◆ Problem details:
How many lines in the listing below include the word "pose"? Answer with the number and nothing else.

◆ Records shown:
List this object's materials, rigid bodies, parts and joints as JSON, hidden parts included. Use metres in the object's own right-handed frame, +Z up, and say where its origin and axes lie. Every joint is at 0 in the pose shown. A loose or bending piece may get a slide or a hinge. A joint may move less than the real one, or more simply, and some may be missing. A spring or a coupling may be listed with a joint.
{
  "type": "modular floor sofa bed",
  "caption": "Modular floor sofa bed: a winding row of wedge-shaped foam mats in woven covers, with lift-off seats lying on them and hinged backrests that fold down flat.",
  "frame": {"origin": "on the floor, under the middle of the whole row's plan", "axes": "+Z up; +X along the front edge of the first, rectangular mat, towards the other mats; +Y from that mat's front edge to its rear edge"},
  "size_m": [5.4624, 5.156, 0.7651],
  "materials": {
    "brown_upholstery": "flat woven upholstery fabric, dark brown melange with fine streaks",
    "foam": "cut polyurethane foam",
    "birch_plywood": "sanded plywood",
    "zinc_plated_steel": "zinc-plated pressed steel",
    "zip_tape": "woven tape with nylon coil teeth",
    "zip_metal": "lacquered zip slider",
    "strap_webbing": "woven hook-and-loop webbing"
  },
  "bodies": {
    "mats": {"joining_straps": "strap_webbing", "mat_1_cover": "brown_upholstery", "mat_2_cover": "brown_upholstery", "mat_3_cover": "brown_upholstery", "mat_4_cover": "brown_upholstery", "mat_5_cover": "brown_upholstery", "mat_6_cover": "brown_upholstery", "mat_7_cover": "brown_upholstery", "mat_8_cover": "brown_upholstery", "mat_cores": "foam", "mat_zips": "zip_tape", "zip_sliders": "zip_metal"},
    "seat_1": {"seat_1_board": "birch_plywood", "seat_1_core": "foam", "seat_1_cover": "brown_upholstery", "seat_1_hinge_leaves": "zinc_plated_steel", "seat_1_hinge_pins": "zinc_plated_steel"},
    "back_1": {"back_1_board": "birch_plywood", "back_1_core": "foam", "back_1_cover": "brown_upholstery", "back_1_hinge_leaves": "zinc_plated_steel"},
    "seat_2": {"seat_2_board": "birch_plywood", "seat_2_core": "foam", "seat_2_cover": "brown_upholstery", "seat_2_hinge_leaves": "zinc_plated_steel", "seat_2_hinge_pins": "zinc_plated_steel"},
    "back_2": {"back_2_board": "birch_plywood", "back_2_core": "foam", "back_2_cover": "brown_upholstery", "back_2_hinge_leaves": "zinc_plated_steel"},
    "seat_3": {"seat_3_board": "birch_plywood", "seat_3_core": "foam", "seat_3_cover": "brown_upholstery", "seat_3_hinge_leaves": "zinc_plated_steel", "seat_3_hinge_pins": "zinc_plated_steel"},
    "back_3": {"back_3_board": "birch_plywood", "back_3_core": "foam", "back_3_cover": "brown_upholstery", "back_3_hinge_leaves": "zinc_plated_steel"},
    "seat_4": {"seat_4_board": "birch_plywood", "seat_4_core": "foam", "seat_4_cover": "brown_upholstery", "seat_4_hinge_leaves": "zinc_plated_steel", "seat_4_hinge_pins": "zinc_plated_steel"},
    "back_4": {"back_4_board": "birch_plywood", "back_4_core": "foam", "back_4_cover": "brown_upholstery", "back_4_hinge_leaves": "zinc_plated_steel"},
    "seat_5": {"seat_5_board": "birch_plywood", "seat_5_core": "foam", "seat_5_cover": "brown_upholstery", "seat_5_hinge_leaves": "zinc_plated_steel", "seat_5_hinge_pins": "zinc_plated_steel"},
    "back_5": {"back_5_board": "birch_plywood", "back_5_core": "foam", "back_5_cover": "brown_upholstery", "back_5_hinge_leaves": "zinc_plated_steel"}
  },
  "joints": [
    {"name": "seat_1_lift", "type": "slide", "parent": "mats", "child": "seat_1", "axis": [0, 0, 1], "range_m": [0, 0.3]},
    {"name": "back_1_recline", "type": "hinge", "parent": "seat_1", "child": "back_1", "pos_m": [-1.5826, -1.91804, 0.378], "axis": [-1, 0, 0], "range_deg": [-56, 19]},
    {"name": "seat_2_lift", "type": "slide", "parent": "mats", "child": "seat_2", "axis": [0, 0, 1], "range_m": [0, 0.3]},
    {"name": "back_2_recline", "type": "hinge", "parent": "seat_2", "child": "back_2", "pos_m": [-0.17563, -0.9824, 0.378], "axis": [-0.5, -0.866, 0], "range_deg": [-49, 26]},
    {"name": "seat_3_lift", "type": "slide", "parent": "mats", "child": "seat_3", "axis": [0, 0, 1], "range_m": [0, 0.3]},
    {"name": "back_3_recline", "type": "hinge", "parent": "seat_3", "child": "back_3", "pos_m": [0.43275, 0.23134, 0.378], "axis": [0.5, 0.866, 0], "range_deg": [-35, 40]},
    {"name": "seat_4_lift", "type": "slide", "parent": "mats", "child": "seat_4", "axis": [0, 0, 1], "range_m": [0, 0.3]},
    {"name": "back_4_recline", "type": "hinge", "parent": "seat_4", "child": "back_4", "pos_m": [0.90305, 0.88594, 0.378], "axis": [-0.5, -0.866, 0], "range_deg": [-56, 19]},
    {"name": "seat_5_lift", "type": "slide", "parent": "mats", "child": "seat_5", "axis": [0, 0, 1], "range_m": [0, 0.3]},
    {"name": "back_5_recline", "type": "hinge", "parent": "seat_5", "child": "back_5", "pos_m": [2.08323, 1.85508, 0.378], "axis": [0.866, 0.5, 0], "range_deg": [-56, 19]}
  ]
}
* * *
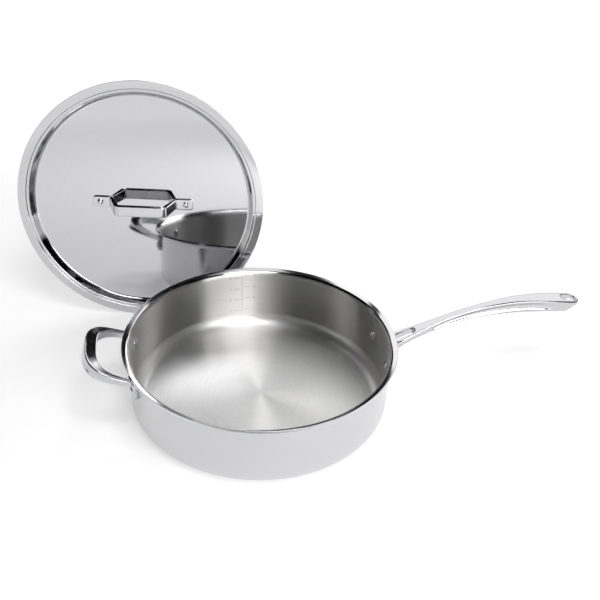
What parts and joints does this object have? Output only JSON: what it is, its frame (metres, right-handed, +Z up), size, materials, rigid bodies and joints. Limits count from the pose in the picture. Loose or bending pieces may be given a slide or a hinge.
==
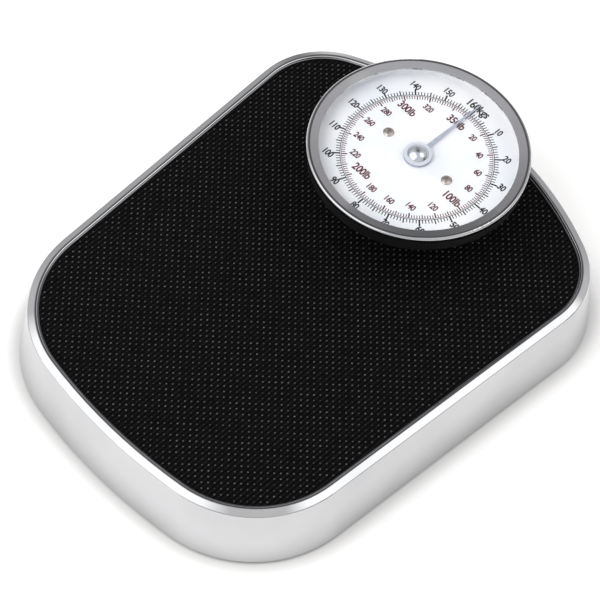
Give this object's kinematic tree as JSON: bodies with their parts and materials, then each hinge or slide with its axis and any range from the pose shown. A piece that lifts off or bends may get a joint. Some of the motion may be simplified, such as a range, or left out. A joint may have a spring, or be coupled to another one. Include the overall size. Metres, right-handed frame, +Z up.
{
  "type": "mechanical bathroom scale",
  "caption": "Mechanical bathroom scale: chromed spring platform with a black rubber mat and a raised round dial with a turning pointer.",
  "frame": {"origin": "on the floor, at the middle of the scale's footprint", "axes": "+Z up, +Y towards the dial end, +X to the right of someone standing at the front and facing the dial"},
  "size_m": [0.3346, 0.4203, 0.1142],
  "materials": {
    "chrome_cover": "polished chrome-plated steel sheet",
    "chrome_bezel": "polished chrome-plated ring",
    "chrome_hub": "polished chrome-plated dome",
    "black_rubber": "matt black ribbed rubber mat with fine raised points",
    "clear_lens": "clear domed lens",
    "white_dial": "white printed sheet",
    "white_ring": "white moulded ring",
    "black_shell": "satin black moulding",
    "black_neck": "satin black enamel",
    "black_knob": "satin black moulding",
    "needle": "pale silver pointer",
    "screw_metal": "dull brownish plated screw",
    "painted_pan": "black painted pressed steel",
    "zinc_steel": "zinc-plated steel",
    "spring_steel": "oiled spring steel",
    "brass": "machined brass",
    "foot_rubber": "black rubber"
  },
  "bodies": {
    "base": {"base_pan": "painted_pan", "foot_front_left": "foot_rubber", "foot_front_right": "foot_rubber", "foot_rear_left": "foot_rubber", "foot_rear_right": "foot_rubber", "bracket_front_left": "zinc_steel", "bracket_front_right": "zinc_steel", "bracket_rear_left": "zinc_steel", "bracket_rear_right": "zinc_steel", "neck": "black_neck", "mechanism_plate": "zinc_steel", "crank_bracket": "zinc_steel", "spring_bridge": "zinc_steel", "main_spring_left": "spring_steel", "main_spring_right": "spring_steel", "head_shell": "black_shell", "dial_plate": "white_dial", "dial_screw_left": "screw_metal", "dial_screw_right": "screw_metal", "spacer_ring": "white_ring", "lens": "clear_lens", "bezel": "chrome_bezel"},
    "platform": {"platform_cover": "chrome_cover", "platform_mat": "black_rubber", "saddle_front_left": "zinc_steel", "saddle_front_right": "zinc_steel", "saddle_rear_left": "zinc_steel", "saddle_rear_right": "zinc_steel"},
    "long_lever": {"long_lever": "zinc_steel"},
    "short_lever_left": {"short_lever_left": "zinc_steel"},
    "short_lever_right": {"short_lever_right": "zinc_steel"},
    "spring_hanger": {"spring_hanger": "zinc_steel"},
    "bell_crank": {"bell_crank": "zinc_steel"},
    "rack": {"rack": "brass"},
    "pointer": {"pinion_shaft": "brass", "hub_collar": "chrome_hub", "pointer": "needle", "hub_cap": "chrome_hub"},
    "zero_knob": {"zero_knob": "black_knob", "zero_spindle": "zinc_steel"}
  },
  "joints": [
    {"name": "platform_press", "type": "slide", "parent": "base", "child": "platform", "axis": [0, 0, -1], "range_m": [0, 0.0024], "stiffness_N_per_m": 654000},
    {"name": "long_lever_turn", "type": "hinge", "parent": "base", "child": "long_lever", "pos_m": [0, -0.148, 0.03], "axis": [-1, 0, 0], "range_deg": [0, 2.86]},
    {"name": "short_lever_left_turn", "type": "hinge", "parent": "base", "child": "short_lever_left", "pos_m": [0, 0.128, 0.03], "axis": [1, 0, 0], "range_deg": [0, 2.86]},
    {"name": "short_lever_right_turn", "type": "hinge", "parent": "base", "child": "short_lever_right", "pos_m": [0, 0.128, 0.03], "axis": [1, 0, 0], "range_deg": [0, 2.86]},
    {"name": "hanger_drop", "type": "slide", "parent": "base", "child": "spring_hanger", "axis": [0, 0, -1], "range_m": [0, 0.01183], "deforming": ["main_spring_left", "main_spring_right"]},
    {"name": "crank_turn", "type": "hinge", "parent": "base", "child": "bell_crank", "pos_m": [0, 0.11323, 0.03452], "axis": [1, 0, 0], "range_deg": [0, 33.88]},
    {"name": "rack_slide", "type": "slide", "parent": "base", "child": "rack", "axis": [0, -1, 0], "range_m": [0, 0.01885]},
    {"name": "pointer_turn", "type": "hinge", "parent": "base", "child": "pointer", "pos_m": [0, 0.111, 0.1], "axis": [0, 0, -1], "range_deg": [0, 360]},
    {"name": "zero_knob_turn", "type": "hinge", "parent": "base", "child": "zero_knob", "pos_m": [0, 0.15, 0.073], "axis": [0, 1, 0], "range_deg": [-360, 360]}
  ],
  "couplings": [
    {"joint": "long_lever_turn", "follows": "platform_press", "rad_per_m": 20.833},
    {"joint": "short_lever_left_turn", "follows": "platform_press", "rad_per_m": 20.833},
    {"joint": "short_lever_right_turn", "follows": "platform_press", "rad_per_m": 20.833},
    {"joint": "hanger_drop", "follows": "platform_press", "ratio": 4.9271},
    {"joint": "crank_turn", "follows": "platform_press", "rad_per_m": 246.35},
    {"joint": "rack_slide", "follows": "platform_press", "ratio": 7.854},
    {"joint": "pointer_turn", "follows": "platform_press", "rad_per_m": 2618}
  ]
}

◆ Reply:
3